At home,  Baking Recipes,  Experiments & experiences

Our Lenten Table 2011: Part I

Living in a house full of growing carnivores is a bit tough on someone who prefers fish and vegetables over pork or beef. It’s not that my brothers don’t eat fish and veggies, they just like meat better. Man’s meat, you know? Anyway, since Lent means no meat, it was my turn to jump for joy this time.

While my Mother was busy cooking our special meal, I decided to join in on the fun and bake something vegetable-themed in the spirit of Lent. I came across this bread recipe a few weeks ago and it looked interesting to me because it contained zucchini, and… are you ready for this?

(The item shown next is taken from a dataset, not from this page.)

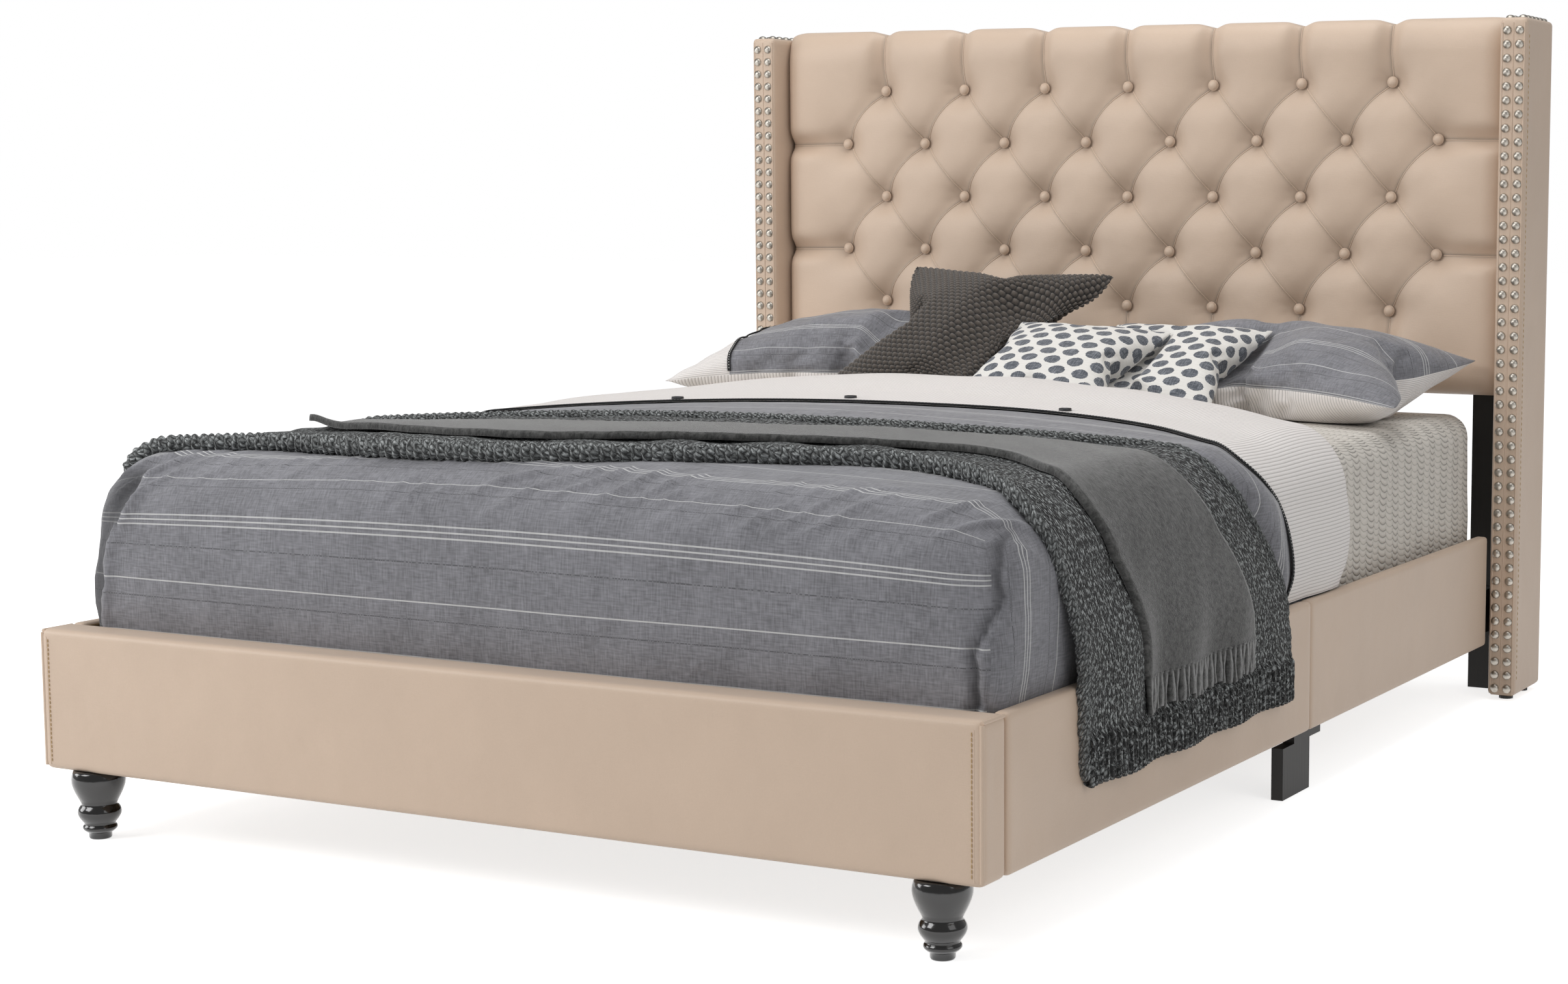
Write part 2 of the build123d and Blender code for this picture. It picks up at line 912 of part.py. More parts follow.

Wait, what? Bread made with broccoli? Am I out of my mind? It didn’t actually occur to me as strange that there was broccoli in this bread, although I don’t know what had gotten into me to try this particular recipe. I have to say though that the texture of the batter was so gorgeously golden I so wanted to lick it off my KitchenAide. It was a pretty darn gorgeous-looking bread too, coming out of the oven, only my nose kept getting filled with that strange smell.

Later on I was told it was the smell of broccoli. Well, broccoli certainly never smelled like that to me. I guess it must have been my fault, adding in a tad bit more broccoli than the half cup the recipe called for, because ultimately it turned into a broccoli bread. I couldn’t get past the smell every time I have to put it in my mouth so I ended up not liking it at all. And yet strangely enough, the boys liked it. My Mother liked it. Everybody else liked it.

I must really have a strange tongue. Anyway, here’s a link to the recipe just in case anybody’s interested, but it’s up to you whether you’re brave enough to try it, and if you’re persuasive enough to get other people to eat it. (Just a tip: Don’t tell them about the broccoli!) I really can’t explain the taste to you but they say it has kind of the essence of broccoli. I actually really really like broccoli but I’ve never tasted it like this before.


Meat is easier and more common in Chinese cooking, or at least it is in our house. Which is why I think My Mum gets a kick out of planning meals for Lent because she takes this opportunity to think of new ways to serve vegetables and seafoods. Guess now we know where I got my food-lovin’ from. That’s one more thing I got from my Mother aside from her penmanship, her looks (or so I’ve been told, because I’m bad at seeing resemblances of faces), and love for art.

So here’s what she made us eat (that sounds so forced!) for dinner during Maundy Thursday:

Vietnamese Spring Rolls with vermicelli, shiitake mushrooms, shrimp and this sweet-spicy hot sauce we got from our visit to Vietnam last Christmas. It’s dipped in a special lemon and fish sauce concoction, although I dipped mine in vinegar with chili because I roll that way. It’s a good thing she made lots of these since I’m pretty sure my brothers and I would have valiantly fought over the last roll with our mighty forks.

And she also made me chop up a bunch of cucumbers for this Japanese Kani Salad. It’s a staple Japanese salad made with strips of cucumber, ripe mangoes, crabsticks and nori sheets mixed with Japanese mayonnaise. Simple but so good. 

And we had one of my favourite dishes here at home, Broccoli with these yummy little Fish Cakes. I love the fish cakes especially, because it draws in the sauce of the dish and when you bite into one, all the juices just explode in your mouth. It is phenomenal and works well in clear soups too. And in case you were wondering, the broccoli used here were what I left over from the recipe above, although judging from the quantity used for both, it would seem I was the one who used the leftovers.

The fare for Good Friday included:

Smoked Salmon Salad with pears, grapes and Mandarin orange with Vidalia Onion Vinaigrette. I like eating my smoked salmon with drops of lemon. There was this Angel Hair Pasta Dish which looks as though it’s been victimized by a hurricane. Mother made it with zucchini, sardines and tuna, with an egg base for the sauce. Then she scattered some fresh basil leaves from the garden and sprinkled some Parmesan over the top. I don’t really know what else she mixed in here because that’s all I could gather as I ate the dish, but it was delicious. I just don’t know what it’s called.

We also had this perfectly Grilled Tuna with Abalone Mushroom and Onions. It was impossible to stop picking off this hot plate! And because here lives a houseful of coffee addicts, we had for dessert some amazing homemade Coffee Jelly goodness!


For Part II, another special recipe for my Mum’s birthday, and the places we visited and foods we ate for Black Saturday. Click on to the next entry!


  • Rufus' Food and Spirits Guide

    This food all looks amazing. But that bread in particular looks wonderful. It reminds me of the color and texture of some of the rich breads my wife and I had in Dublin and other parts of Ireland. I love making zucchini bread so I say bring on the broccoli.

    • Clarisse Shaina

      Ahh I hope I get to have a taste of those Irish breads soon. I am yet to go as far as Europe although I dream about it all the time! I guess having broccoli in my bread just takes a bit more getting used to for me, although I have made so many things with zucchini in them.